MILWAUKEE — On a Monday night, Lynne Dixon-Speller kicked off what was her third semester teaching at the Edessa School of Fashion in Milwaukee.  


What You Need To Know

  • Edessa School of Fashion started classes in January 2022

  • It was founded by Lynne Dixon-Speller, who named it after her grandmother

  • It’s the first new four-year college to ever be approved by the Educational Approval Program in Wisconsin

Before class officially started, she helped one of her students working with feathers on a hat. 

That student was Andre Purdy. He’s one of the first ever students of the Edessa School of Fashion. Purdy started taking classes in January. 

Andre Purdy and a model in one of his designs. (Courtesy of Lynne Dixon-Speller)

“I’ve been born with a gift, and I’ve always known it, but I knew I needed to improve, and you need education,” Purdy said. 

He first met Dixon-Speller in 2018, when he entered a fashion competition in Milwaukee Fashion Week. Dixon-Speller was one of the judges. 

“She saw the work, and it went from there, so it was like it was meant to happen,” Purdy said. 

Purdy is now in his third semester with the Edessa School of Fashion. He said he’s learned a lot.  

“I’ve learned textiles and fabrics, and different ways to shape it and manifest it into what I call it, what I call my own personal design,” Purdy said. “This is where the school has helped me to understand what direction to go and why I’m going in that direction.”

He said Dixon-Speller has played a critical role in helping him become the designer he was born to be.

For more than 35 years, Dixon-Speller taught apparel design at the Art Institute in Wisconsin.

“When they decided to close, it was difficult to accept the fact that a corporate structure had made our fate inevitable,” Dixon-Speller said. 

So she and other faculty decided they were going to control their own fate. 

Together, they launched the Edessa School of Fashion, named after her grandmother, who taught her how to sew.

Dixon-Speller’s grandmother graduated from Tuskegee University in 1920, a time when that seemed to be impossible for minorities and women. 

“I wanted every little young person in America to see that even 100 years ago, the undoable was doable and that there was someone they could look up to,” Dixon-Speller said. “If it wasn’t their grandmother, they could come to Edessa School of Fashion and have her as their grandmother.”

Lynne Dixon-Speller and her students in New York for Fashion Week (Left to right: Stephanie Schultz, Andre Purdy, Lynne Dixon-Speller, Sabrina Lombardo, Keerah Carter). (Courtesy of Lynne Dixon-Speller)

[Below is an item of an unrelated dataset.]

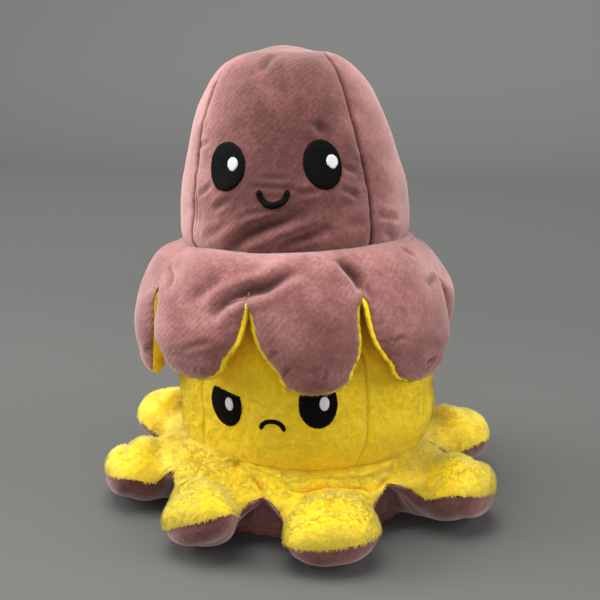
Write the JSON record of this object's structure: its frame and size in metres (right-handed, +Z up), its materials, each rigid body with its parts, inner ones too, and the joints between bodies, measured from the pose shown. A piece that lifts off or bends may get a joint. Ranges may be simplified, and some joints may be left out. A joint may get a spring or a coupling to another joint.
{
  "type": "stacked plush octopuses",
  "caption": "Frowning yellow plush octopus standing on spread stuffed legs, with a smiling mauve one sitting on its head, legs hanging down round it.",
  "frame": {"origin": "centre of the whole pair's footprint, on the surface that it stands on", "axes": "+Z up, -Y the way both faces look, +X to the toys' own left"},
  "size_m": [0.2019, 0.1999, 0.2313],
  "materials": {
    "yellow_plush": "bright yellow knitted plush with a soft pile of about 2 mm",
    "mauve_velvet": "dusty mauve short-pile velvet, lighter where it is seen edge on",
    "black_thread": "black satin-stitch embroidery with a slight sheen",
    "white_thread": "pale satin-stitch embroidery",
    "polyester_fill": "white polyester fibre fill"
  },
  "bodies": {
    "lower_toy": {"lower_front_panel": "yellow_plush", "lower_left_panel": "yellow_plush", "lower_right_panel": "yellow_plush", "lower_back_panel": "yellow_plush", "lower_head_stuffing": "polyester_fill", "lower_pocket_lining": "mauve_velvet", "lower_skirt_top": "yellow_plush", "lower_skirt_sole": "mauve_velvet", "lower_left_eye": "black_thread", "lower_right_eye": "black_thread", "lower_left_glint": "white_thread", "lower_right_glint": "white_thread", "lower_mouth": "black_thread"},
    "upper_toy": {"upper_front_panel": "mauve_velvet", "upper_left_panel": "mauve_velvet", "upper_right_panel": "mauve_velvet", "upper_back_panel": "mauve_velvet", "upper_head_stuffing": "polyester_fill", "upper_pocket_lining": "yellow_plush", "upper_skirt_top": "mauve_velvet", "upper_skirt_sole": "yellow_plush", "upper_left_eye": "black_thread", "upper_right_eye": "black_thread", "upper_left_glint": "white_thread", "upper_right_glint": "white_thread", "upper_mouth": "black_thread"},
    "lower_leg_1": {"lower_leg_1_cover": "yellow_plush", "lower_leg_1_sole": "mauve_velvet"},
    "lower_leg_2": {"lower_leg_2_cover": "yellow_plush", "lower_leg_2_sole": "mauve_velvet"},
    "lower_leg_3": {"lower_leg_3_cover": "yellow_plush", "lower_leg_3_sole": "mauve_velvet"},
    "lower_leg_4": {"lower_leg_4_cover": "yellow_plush", "lower_leg_4_sole": "mauve_velvet"},
    "lower_leg_5": {"lower_leg_5_cover": "yellow_plush", "lower_leg_5_sole": "mauve_velvet"},
    "lower_leg_6": {"lower_leg_6_cover": "yellow_plush", "lower_leg_6_sole": "mauve_velvet"},
    "lower_leg_7": {"lower_leg_7_cover": "yellow_plush", "lower_leg_7_sole": "mauve_velvet"},
    "lower_leg_8": {"lower_leg_8_cover": "yellow_plush", "lower_leg_8_sole": "mauve_velvet"},
    "upper_leg_1": {"upper_leg_1_cover": "mauve_velvet", "upper_leg_1_sole": "yellow_plush"},
    "upper_leg_2": {"upper_leg_2_cover": "mauve_velvet", "upper_leg_2_sole": "yellow_plush"},
    "upper_leg_3": {"upper_leg_3_cover": "mauve_velvet", "upper_leg_3_sole": "yellow_plush"},
    "upper_leg_4": {"upper_leg_4_cover": "mauve_velvet", "upper_leg_4_sole": "yellow_plush"},
    "upper_leg_5": {"upper_leg_5_cover": "mauve_velvet", "upper_leg_5_sole": "yellow_plush"},
    "upper_leg_6": {"upper_leg_6_cover": "mauve_velvet", "upper_leg_6_sole": "yellow_plush"},
    "upper_leg_7": {"upper_leg_7_cover": "mauve_velvet", "upper_leg_7_sole": "yellow_plush"},
    "upper_leg_8": {"upper_leg_8_cover": "mauve_velvet", "upper_leg_8_sole": "yellow_plush"}
  },
  "joints": [
    {"name": "upper_toy_lift", "type": "slide", "parent": "lower_toy", "child": "upper_toy", "axis": [0, 0, 1], "range_m": [0, 0.1]},
    {"name": "lower_leg_1_lift", "type": "hinge", "parent": "lower_toy", "child": "lower_leg_1", "pos_m": [0.02363, -0.05732, 0.03], "axis": [-0.9245, -0.3811, 0], "range_deg": [0, 50]},
    {"name": "lower_leg_2_lift", "type": "hinge", "parent": "lower_toy", "child": "lower_leg_2", "pos_m": [0.06, -0.01563, 0.03], "axis": [-0.2521, -0.9677, 0], "range_deg": [0, 50]},
    {"name": "lower_leg_3_lift", "type": "hinge", "parent": "lower_toy", "child": "lower_leg_3", "pos_m": [0.05454, 0.02949, 0.03], "axis": [0.4756, -0.8796, 0], "range_deg": [0, 50]},
    {"name": "lower_leg_4_lift", "type": "hinge", "parent": "lower_toy", "child": "lower_leg_4", "pos_m": [0.01978, 0.05876, 0.03], "axis": [0.9478, -0.319, 0], "range_deg": [0, 50]},
    {"name": "lower_leg_5_lift", "type": "hinge", "parent": "lower_toy", "child": "lower_leg_5", "pos_m": [-0.02659, 0.05601, 0.03], "axis": [0.9033, 0.4289, 0], "range_deg": [0, 50]},
    {"name": "lower_leg_6_lift", "type": "hinge", "parent": "lower_toy", "child": "lower_leg_6", "pos_m": [-0.05804, 0.02181, 0.03], "axis": [0.3518, 0.9361, 0], "range_deg": [0, 50]},
    {"name": "lower_leg_7_lift", "type": "hinge", "parent": "lower_toy", "child": "lower_leg_7", "pos_m": [-0.05811, -0.02161, 0.03], "axis": [-0.3486, 0.9373, 0], "range_deg": [0, 50]},
    {"name": "lower_leg_8_lift", "type": "hinge", "parent": "lower_toy", "child": "lower_leg_8", "pos_m": [-0.02679, -0.05591, 0.03], "axis": [-0.9018, 0.4321, 0], "range_deg": [0, 50]},
    {"name": "upper_leg_1_lift", "type": "hinge", "parent": "upper_toy", "child": "upper_leg_1", "pos_m": [0.01104, -0.04883, 0.14269], "axis": [-0.9658, -0.2578, -0.028], "range_deg": [0, 75]},
    {"name": "upper_leg_2_lift", "type": "hinge", "parent": "upper_toy", "child": "upper_leg_2", "pos_m": [0.04387, -0.02512, 0.14233], "axis": [-0.5477, -0.8355, 0.0445], "range_deg": [0, 75]},
    {"name": "upper_leg_3_lift", "type": "hinge", "parent": "upper_toy", "child": "upper_leg_3", "pos_m": [0.05203, 0.01676, 0.13909], "axis": [0.1946, -0.9762, 0.0957], "range_deg": [0, 75]},
    {"name": "upper_leg_4_lift", "type": "hinge", "parent": "upper_toy", "child": "upper_leg_4", "pos_m": [0.02639, 0.05353, 0.13452], "axis": [0.8491, -0.5205, 0.0901], "range_deg": [0, 75]},
    {"name": "upper_leg_5_lift", "type": "hinge", "parent": "upper_toy", "child": "upper_leg_5", "pos_m": [-0.01861, 0.05964, 0.13163], "axis": [0.9612, 0.2746, 0.0263], "range_deg": [0, 75]},
    {"name": "upper_leg_6_lift", "type": "hinge", "parent": "upper_toy", "child": "upper_leg_6", "pos_m": [-0.05347, 0.03109, 0.1323], "axis": [0.4574, 0.8876, -0.0538], "range_deg": [0, 75]},
    {"name": "upper_leg_7_lift", "type": "hinge", "parent": "upper_toy", "child": "upper_leg_7", "pos_m": [-0.05674, -0.01279, 0.13598], "axis": [-0.3208, 0.9419, -0.0993], "range_deg": [0, 75]},
    {"name": "upper_leg_8_lift", "type": "hinge", "parent": "upper_toy", "child": "upper_leg_8", "pos_m": [-0.02872, -0.04484, 0.14025], "axis": [-0.8917, 0.4445, -0.0857], "range_deg": [0, 75]}
  ]
}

The Edessa School of Fashion is the first new four-year college to ever be approved by the Educational Approval Program in Wisconsin.

It’s also the first designated fashion college in the Midwest, and the first four-year college in the state with minority leadership. 

“That became a major achievement that we hadn’t even started out to achieve,” Dixon-Speller said. 

And in just three semesters, her students are achieving what she says many of them may have felt was impossible.

Several were invited to showcase their own fashion designs on the runway at New York Fashion Week Black

She said that thinking about how far the students have come and how proud her grandmother would be if she were here today is emotional. 

“I’ve shed a tear,” Dixon-Speller said. “It’s kind of like, it’s a leader moment when you didn’t actually lead. They led, and they got there, and they did it, and they survived it and they succeeded at it. When you can step back and watch what they can do, as opposed to trying to micromanage every second of it — that’s a rewarding feeling.”

And for Dixon-Speller, this is just beginning.